Abb 4: Der Rücklauf (rechts) wird über die Pumpe geführt und intelligent geregelt dem Vorlauf des Netzabschnittes beigemischt (links)
Abb 5: Steuerung der Pilotanlage mit MOXA-Controllereinheit und Schnittstelle für die Ansteuerung per iGrid
Die Grundfos-Lösung ist für viele Netzbetreiber auch deswegen attraktiv, weil sie schrittweise und mit überschaubarem baulichen Aufwand und Budget umgesetzt werden kann. Der Eingriff in die vorhandene Netzstruktur ist gering, und Betreiber können mit einem begrenzten Pilotprojekt zunächst konkrete Erfahrungen im Betrieb sammeln, bevor sie sukzessive weitere Netzabschnitte optimieren. Bei Planung und Installation der Anlage und bei der Feinjustierung der Regelung können Betreiber auf die Expertise der Grundfos-Fachleute aus Deutschland und Dänemark zurückgreifen.
Die Vorteile der Lösung sind beachtlich. Gerade bei heterogenen Netzen sind intelligent geregelte Temperaturzonen eine gute Möglichkeit, Wärmeverluste in einzelnen Zonen um bis zu 30 Prozent zu reduzieren und das Netz durch einen gleichmäßigeren, niedrigeren Systemdruck zu entlasten. Zudem erleichtert die Temperaturabsenkung die Einspeisung von Abwärme aus industriellen Prozessen oder Rechenzentren sowie von Wärme aus erneuerbaren Energien, die eine wesentliche Voraussetzung für das Erreichen von Klimazielen ist. Schließlich reduzieren sich bei Netzerweiterungen auch die Kosten für die Isolation von Rohrleitungen.

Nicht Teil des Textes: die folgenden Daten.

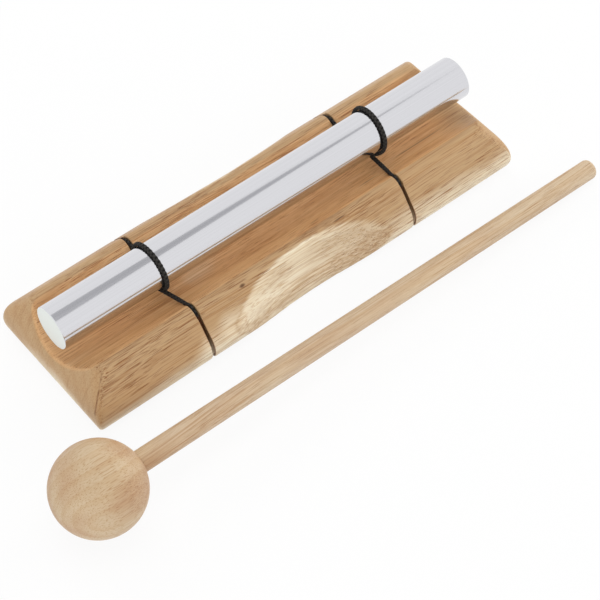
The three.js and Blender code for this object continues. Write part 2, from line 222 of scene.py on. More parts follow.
# Patterns are a noise and a span. A span is where it starts and ends, and what it gives there if not 0 and 1.
BANDS = ((0.009, 0.13, 0.13), 3.0, 0.48, 0.72)
LINES = ((0.010, 2.4, 2.4), 2.0, 0.55, 0.66)
STROKES = ((0.012, 1.5, 1.5), 2.0, 0.62, 0.70)
VEIN_PATCHES = ((0.02, 0.12, 0.12), 1.0, 0.40, 0.58)
PORE_GROUPS = ((0.014, 0.07, 0.07), 1.0, 0.38, 0.62, -0.05, 0.04)
RAYS = ((0.1, 0.9, 0.07), 2.0, 0.5, 0.75)
SANDING_RAGS = ((0.12, 1.3, 1.3), 2.0, 0.3, 0.7, -0.25, 0.25)
SANDING_PATCHES = ((0.05, 0.15, 0.15), 1.0, 0.35, 0.65, 0.75, 1.0)
CRACK_RAGS = ((0.3, 0.3, 0.3), 2.0, 0.3, 0.7, 0.1, 0.9)
FOOT_WOBBLE = ((0.022, 0.05, 0.05), 1.0, 0.3, 0.7, 2.0, -2.0)
MALLET_CLOUDS = ((0.03, 0.07, 0.07), 1.0, 0.35, 0.65)
FLECKS = ((0.35, 3.0, 3.0), 1.0, 0.58, 0.72)

# Spans of the grain's own levels, and its other values. ACROSS drops the part of a vector along the grain.
ACROSS = (0, 1, 1)
DRIFT_REACH = (0, 9, 9)
RING_SPACING = 5.2
RING_RISE = (0.3, 0.9)
RING_END = (1.0, 0.93)
VEIN_EDGE = (0.09, 0.01)
PORE_EDGE = (0.61, 0.68)
FIBRE_AMOUNT = (0.42, 0.75, 0.0, 0.6)
FIBRE_RELIEF = 0.3
WOOD_ROUGHNESS = (0.3, 0.7, 0.42, 0.56)
BASE_PITH = (60, -70)
MALLET_PITH = (-17, 5)
BASE_BUMP = 0.05 * MM
MALLET_BUMP = 0.03 * MM

# Where the base's looks change: spans in millimetres, but for the slope that tells end grain.
SAWN_SLOPE = (0.22, 0.45)
SAWN_DROP = 3.5
# The next four spans shape the pale foot, which is painted light bounced up from the floor.
NEAR_END_DROP = (-64.0, -50.0, 4.5, -2.0)
PALE_LIFT_NEAR = (-50.0, -42.0, 0.0, -3.5)
PALE_LIFT_FAR = (-34.0, -18.0, 1.0, 0.0)
FOOT_EDGE = (15.0, 6.5)
SANDING_MARGIN = (6.0, 20.0, 0.15, 1.1)
SANDING_EDGE = (-0.55, 0.5)
SANDING_FADE = (-5.0, 42.0, 1.0, 0.4)
# Less of the pale on the rear side: painted shade on the side away from the light.
REAR_SHADE_FADE = (-5.0, 5.0, 1.0, 0.6)
# The cove's spans below place its painted bounce light.
COVE_LIPS = (22.6, 19.4)
COVE_SKIN = (1.2, 0.1)
COVE_FAR_FADE = (105.0, 85.0)
COVE_NEAR_FADE = (-108.0, -80.0, 0.7, 1.0)
NEAR_END_CROWD = (-50.0, -62.0, 0.0, 0.012)
SANDED_CROWD = 0.08
# Where the kerfs' painted shade lies: across the kerf, and out from the crest.
KERF_SHADE_EDGE = (0.95, 0.7)
KERF_SHADE_START = (23.0, 24.5)
CRACK_ACROSS = (1.0, -1.0, 0.0)
CRACK_SLANT = (9.0, 22.0, 77.5, 74.6)
CRACK_EDGE = (0.7, 0.2)
CRACK_START = (-23.0, -25.5)
CRACK_FOOT = (8.0, 11.0)
MARK_EDGE = (1.0, 0.5)
WOOD_MARKS = [
    ((-30.7, -24.7, 21.9), (2.1, 1.1, 1.1), 0.95), ((-19.5, -25.5, 20.9), (3.2, 0.6, 0.8), 0.9),
    ((20.5, -23.6, 23.0), (4.5, 0.4, 0.7), 0.75), ((13.0, -17.0, 20.8), (2.8, 0.45, 0.7), 0.6),
    ((76.0, -9.0, 16.6), (17.0, 0.6, 1.0), 0.5), ((46.0, -12.7, 18.1), (7.0, 0.4, 0.7), 0.45),
]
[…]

Dort, wo Netze bereits an ihre Kapazitätsgrenze gestoßen sind, kann die Temperaturoptimierung einen weiteren Ausbau erst wieder möglich machen. Insgesamt hilft der Einsatz der Temperaturoptimierung bei geringen Investitionskosten die wirtschaftliche und ökologische Effizienz von Fernwärmenetzen zu verbessern.